- Your task:
Copy out the listing exactly.
┄┄┄┄┄┄┄┄┄┄┄┄┄┄┄┄┄┄┄┄
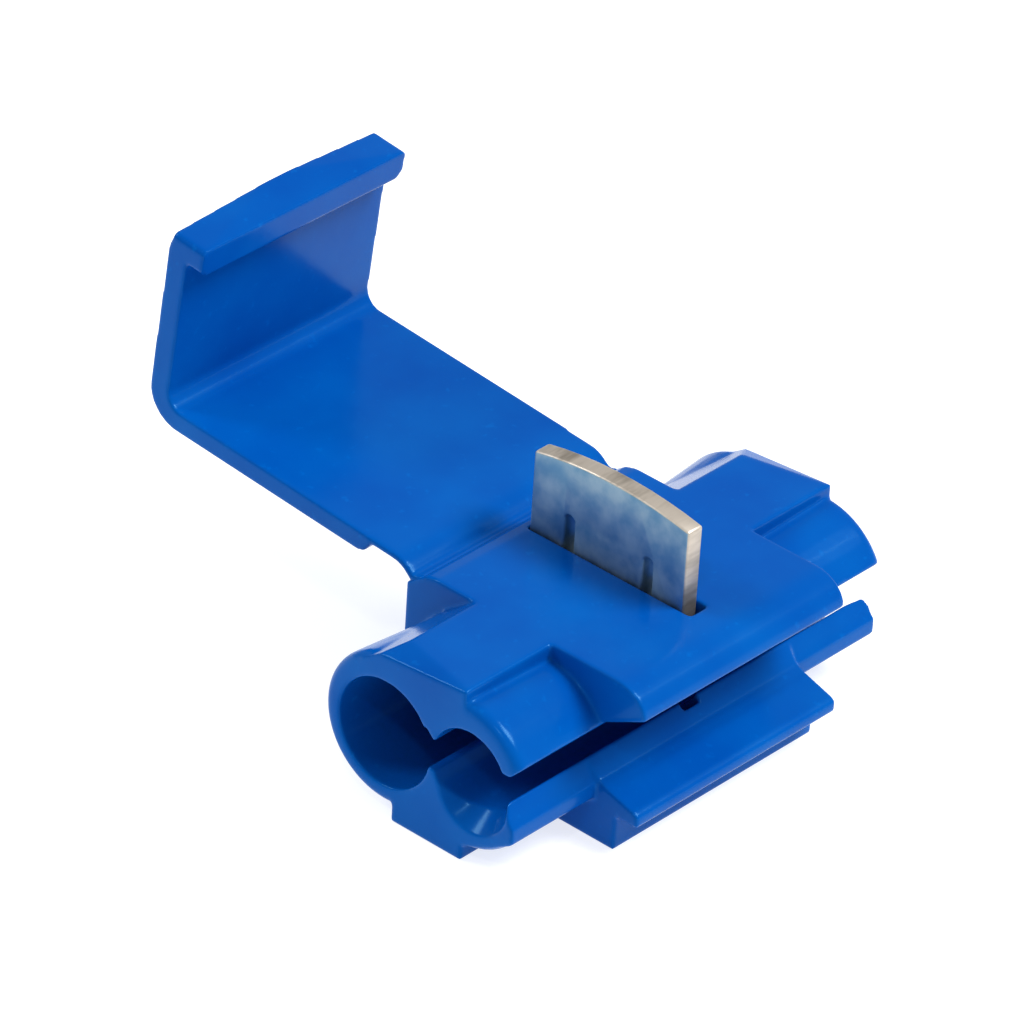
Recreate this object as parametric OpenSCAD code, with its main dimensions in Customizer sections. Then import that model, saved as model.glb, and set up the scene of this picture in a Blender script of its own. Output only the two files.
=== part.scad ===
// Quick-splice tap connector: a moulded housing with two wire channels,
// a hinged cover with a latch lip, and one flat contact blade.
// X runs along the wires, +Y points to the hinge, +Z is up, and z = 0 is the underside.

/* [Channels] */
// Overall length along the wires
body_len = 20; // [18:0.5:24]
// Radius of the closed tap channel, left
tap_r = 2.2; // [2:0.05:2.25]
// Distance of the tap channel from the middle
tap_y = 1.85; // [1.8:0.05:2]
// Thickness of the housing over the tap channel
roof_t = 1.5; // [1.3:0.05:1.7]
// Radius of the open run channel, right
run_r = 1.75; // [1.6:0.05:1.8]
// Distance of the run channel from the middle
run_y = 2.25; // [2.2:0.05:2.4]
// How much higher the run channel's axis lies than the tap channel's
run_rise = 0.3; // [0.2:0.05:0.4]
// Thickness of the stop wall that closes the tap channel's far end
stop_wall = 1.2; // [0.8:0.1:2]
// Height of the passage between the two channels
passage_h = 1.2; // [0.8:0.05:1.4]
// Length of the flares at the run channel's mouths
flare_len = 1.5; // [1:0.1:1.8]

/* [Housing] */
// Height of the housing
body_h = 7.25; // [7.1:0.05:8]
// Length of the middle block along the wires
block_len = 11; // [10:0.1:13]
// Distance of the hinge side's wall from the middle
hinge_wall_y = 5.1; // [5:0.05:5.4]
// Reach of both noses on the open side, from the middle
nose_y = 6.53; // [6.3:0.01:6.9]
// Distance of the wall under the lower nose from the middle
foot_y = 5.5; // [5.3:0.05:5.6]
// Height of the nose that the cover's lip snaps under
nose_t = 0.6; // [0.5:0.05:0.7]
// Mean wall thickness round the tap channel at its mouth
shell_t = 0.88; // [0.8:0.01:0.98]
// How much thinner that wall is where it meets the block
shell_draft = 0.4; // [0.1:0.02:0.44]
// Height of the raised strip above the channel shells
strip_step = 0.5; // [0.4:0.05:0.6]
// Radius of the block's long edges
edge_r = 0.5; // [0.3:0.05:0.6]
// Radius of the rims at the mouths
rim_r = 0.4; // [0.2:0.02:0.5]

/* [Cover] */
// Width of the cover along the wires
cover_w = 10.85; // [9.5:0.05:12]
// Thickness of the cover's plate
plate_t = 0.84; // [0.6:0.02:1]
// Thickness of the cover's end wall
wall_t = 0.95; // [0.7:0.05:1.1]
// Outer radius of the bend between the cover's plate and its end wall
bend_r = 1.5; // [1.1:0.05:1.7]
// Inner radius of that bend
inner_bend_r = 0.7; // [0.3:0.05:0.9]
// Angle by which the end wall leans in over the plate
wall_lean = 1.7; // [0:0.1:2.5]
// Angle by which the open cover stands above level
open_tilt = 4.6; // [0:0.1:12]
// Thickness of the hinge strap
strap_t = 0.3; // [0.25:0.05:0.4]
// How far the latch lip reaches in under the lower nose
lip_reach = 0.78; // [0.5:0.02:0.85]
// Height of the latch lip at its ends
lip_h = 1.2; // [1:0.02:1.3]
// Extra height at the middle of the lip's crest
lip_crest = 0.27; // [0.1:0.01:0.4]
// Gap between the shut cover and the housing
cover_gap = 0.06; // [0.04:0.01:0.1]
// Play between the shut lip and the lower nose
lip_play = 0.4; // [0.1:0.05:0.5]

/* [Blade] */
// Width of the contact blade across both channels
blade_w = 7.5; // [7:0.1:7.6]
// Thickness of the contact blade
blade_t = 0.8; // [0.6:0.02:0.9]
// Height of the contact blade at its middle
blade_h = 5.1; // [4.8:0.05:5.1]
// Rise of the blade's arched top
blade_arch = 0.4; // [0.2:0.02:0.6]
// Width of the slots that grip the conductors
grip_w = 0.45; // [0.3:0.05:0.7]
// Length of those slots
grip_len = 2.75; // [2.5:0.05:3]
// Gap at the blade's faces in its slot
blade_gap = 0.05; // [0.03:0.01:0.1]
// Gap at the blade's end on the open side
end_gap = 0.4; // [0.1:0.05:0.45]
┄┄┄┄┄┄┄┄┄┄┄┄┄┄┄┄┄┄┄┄
- Result:
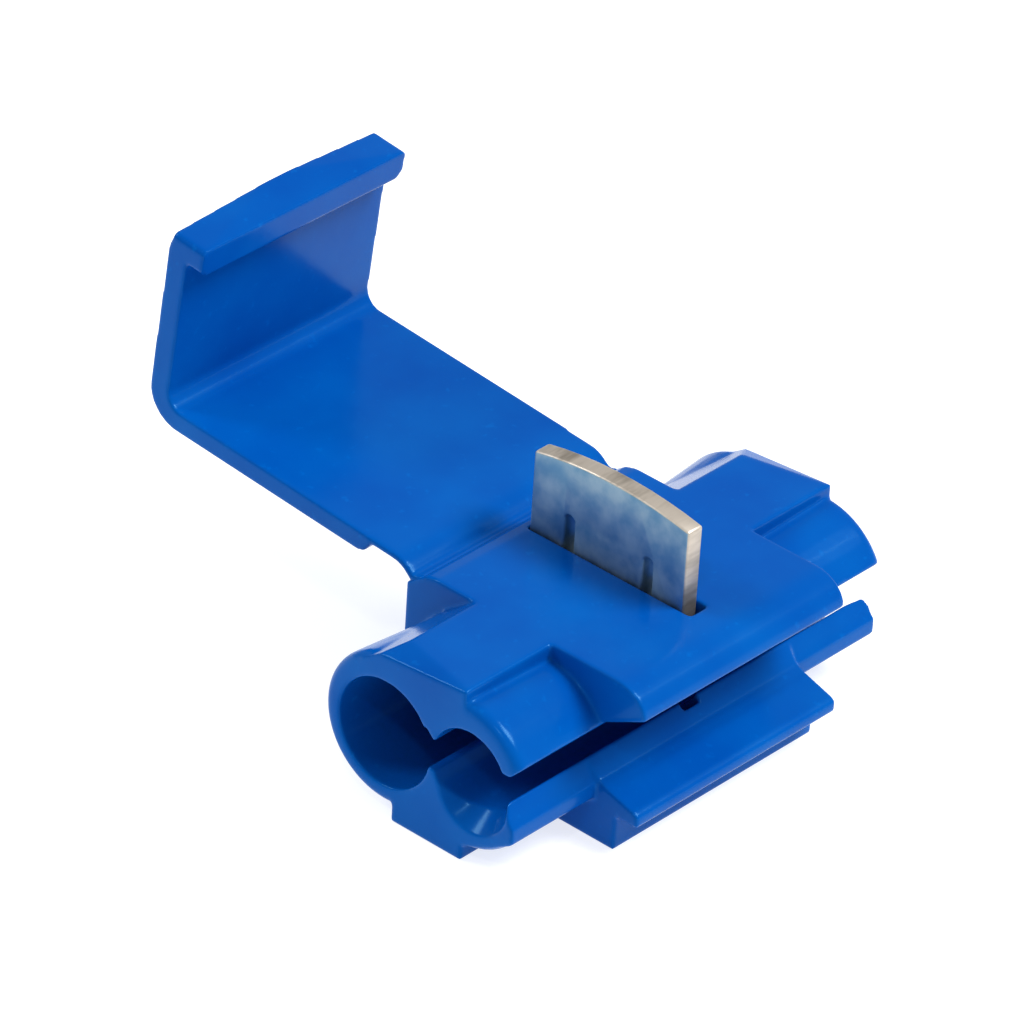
Recreate this object as parametric OpenSCAD code, with its main dimensions in Customizer sections. Then import that model, saved as model.glb, and set up the scene of this picture in a Blender script of its own. Output only the two files.
=== part.scad ===
// Quick-splice tap connector: a moulded housing with two wire channels,
// a hinged cover with a latch lip, and one flat contact blade.
// X runs along the wires, +Y points to the hinge, +Z is up, and z = 0 is the underside.

/* [Channels] */
// Overall length along the wires
body_len = 20; // [18:0.5:24]
// Radius of the closed tap channel, left
tap_r = 2.2; // [2:0.05:2.25]
// Distance of the tap channel from the middle
tap_y = 1.85; // [1.8:0.05:2]
// Thickness of the housing over the tap channel
roof_t = 1.5; // [1.3:0.05:1.7]
// Radius of the open run channel, right
run_r = 1.75; // [1.6:0.05:1.8]
// Distance of the run channel from the middle
run_y = 2.25; // [2.2:0.05:2.4]
// How much higher the run channel's axis lies than the tap channel's
run_rise = 0.3; // [0.2:0.05:0.4]
// Thickness of the stop wall that closes the tap channel's far end
stop_wall = 1.2; // [0.8:0.1:2]
// Height of the passage between the two channels
passage_h = 1.2; // [0.8:0.05:1.4]
// Length of the flares at the run channel's mouths
flare_len = 1.5; // [1:0.1:1.8]

/* [Housing] */
// Height of the housing
body_h = 7.25; // [7.1:0.05:8]
// Length of the middle block along the wires
block_len = 11; // [10:0.1:13]
// Distance of the hinge side's wall from the middle
hinge_wall_y = 5.1; // [5:0.05:5.4]
// Reach of both noses on the open side, from the middle
nose_y = 6.53; // [6.3:0.01:6.9]
// Distance of the wall under the lower nose from the middle
foot_y = 5.5; // [5.3:0.05:5.6]
// Height of the nose that the cover's lip snaps under
nose_t = 0.6; // [0.5:0.05:0.7]
// Mean wall thickness round the tap channel at its mouth
shell_t = 0.88; // [0.8:0.01:0.98]
// How much thinner that wall is where it meets the block
shell_draft = 0.4; // [0.1:0.02:0.44]
// Height of the raised strip above the channel shells
strip_step = 0.5; // [0.4:0.05:0.6]
// Radius of the block's long edges
edge_r = 0.5; // [0.3:0.05:0.6]
// Radius of the rims at the mouths
rim_r = 0.4; // [0.2:0.02:0.5]

/* [Cover] */
// Width of the cover along the wires
cover_w = 10.85; // [9.5:0.05:12]
// Thickness of the cover's plate
plate_t = 0.84; // [0.6:0.02:1]
// Thickness of the cover's end wall
wall_t = 0.95; // [0.7:0.05:1.1]
// Outer radius of the bend between the cover's plate and its end wall
bend_r = 1.5; // [1.1:0.05:1.7]
// Inner radius of that bend
inner_bend_r = 0.7; // [0.3:0.05:0.9]
// Angle by which the end wall leans in over the plate
wall_lean = 1.7; // [0:0.1:2.5]
// Angle by which the open cover stands above level
open_tilt = 4.6; // [0:0.1:12]
// Thickness of the hinge strap
strap_t = 0.3; // [0.25:0.05:0.4]
// How far the latch lip reaches in under the lower nose
lip_reach = 0.78; // [0.5:0.02:0.85]
// Height of the latch lip at its ends
lip_h = 1.2; // [1:0.02:1.3]
// Extra height at the middle of the lip's crest
lip_crest = 0.27; // [0.1:0.01:0.4]
// Gap between the shut cover and the housing
cover_gap = 0.06; // [0.04:0.01:0.1]
// Play between the shut lip and the lower nose
lip_play = 0.4; // [0.1:0.05:0.5]

/* [Blade] */
// Width of the contact blade across both channels
blade_w = 7.5; // [7:0.1:7.6]
// Thickness of the contact blade
blade_t = 0.8; // [0.6:0.02:0.9]
// Height of the contact blade at its middle
blade_h = 5.1; // [4.8:0.05:5.1]
// Rise of the blade's arched top
blade_arch = 0.4; // [0.2:0.02:0.6]
// Width of the slots that grip the conductors
grip_w = 0.45; // [0.3:0.05:0.7]
// Length of those slots
grip_len = 2.75; // [2.5:0.05:3]
// Gap at the blade's faces in its slot
blade_gap = 0.05; // [0.03:0.01:0.1]
// Gap at the blade's end on the open side
end_gap = 0.4; // [0.1:0.05:0.45]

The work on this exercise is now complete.